Continuous proof-of-existence signals, verifying that an identity is active and has not been revoked or abandoned.

Key Rotation

Seamless cryptographic key replacement without identity disruption, ensuring long-term security as algorithms evolve.

Data Sovereignty

Full ownership of personal identity data, stored encrypted with user-controlled access permissions at every layer.

Identity Stack

Authentication Layer

At the foundation of every Layer-2 identity system lies authentication -- the mechanism by which a user proves they are who they claim to be. Unlike traditional authentication models that rely on centralized credential stores, blockchain-native authentication leverages the mathematical certainty of public-key cryptography. Your identity is not a username in someone else's database; it is a cryptographic keypair that you alone control.

The elegance of this approach lies in its elimination of trust dependencies. When you authenticate against a Layer-2 identity protocol, you are not asking a server to confirm your password. You are producing a digital signature that is mathematically verifiable by anyone with access to your public key. The protocol does not need to trust you, and you do not need to trust the protocol. Verification is deterministic.

Identity is not granted by authority. It is proven by mathematics.

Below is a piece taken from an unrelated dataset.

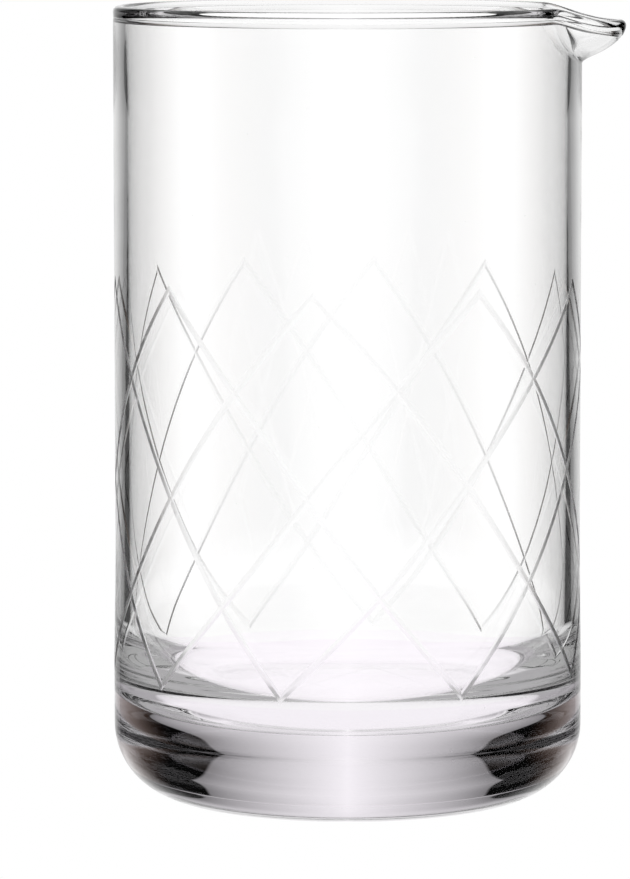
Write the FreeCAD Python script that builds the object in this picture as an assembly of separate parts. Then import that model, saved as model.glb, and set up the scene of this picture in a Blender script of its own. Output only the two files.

This paradigm shift has profound implications for identity sovereignty. In a system where authentication is cryptographic rather than credential-based, identity theft requires not the theft of information, but the theft of private keys -- a fundamentally different threat model that can be addressed through hardware security modules and multi-signature schemes.

Authorization Layer

Once identity is established, authorization determines what that identity may do. Layer-2 authorization models move beyond simple role-based access control toward attribute-based and capability-based systems. An identity does not merely have permissions; it holds capabilities -- cryptographic tokens that grant specific, bounded access to specific resources for specific durations.

The capability model aligns naturally with blockchain's composability. An authorization token issued by one protocol can be verified by another, creating a web of interoperable permissions that respects the boundaries of each participating system. Cross-chain identity authorization becomes not an integration challenge, but a natural consequence of shared cryptographic standards.

Authorization in Layer-2 is not about gates and walls. It is about capabilities and proofs.

This composable authorization architecture enables identity systems that evolve without central coordination. New capabilities can be defined by any participant, and their validity is established through the same consensus mechanisms that secure the underlying blockchain. The authorization layer is, in this sense, as decentralized as the network itself.

Attestation Layer

The attestation layer transforms identity from self-assertion into verified claim. While authentication proves you control a key and authorization defines what that key can do, attestation provides the social and institutional layer -- other entities vouching for specific attributes of your identity. These are not mere references; they are cryptographically signed assertions, timestamped and recorded on-chain.

Attestation on Layer-2 follows a verifiable credential model. An issuer produces a signed statement about a subject, which can be presented to any verifier who trusts that issuer. The critical innovation is selective disclosure: the subject can reveal specific attestation attributes without exposing the entire credential. You can prove you are over 18 without revealing your birth date. You can prove institutional affiliation without revealing your role.

Attestation is the bridge between cryptographic identity and human trust.

The permanence of on-chain attestation creates an accumulating identity record that grows richer and more trustworthy over time. Each new attestation strengthens the web of verification around an identity, making it progressively harder to forge and easier to trust. This is identity as reputation -- earned, recorded, and immutable.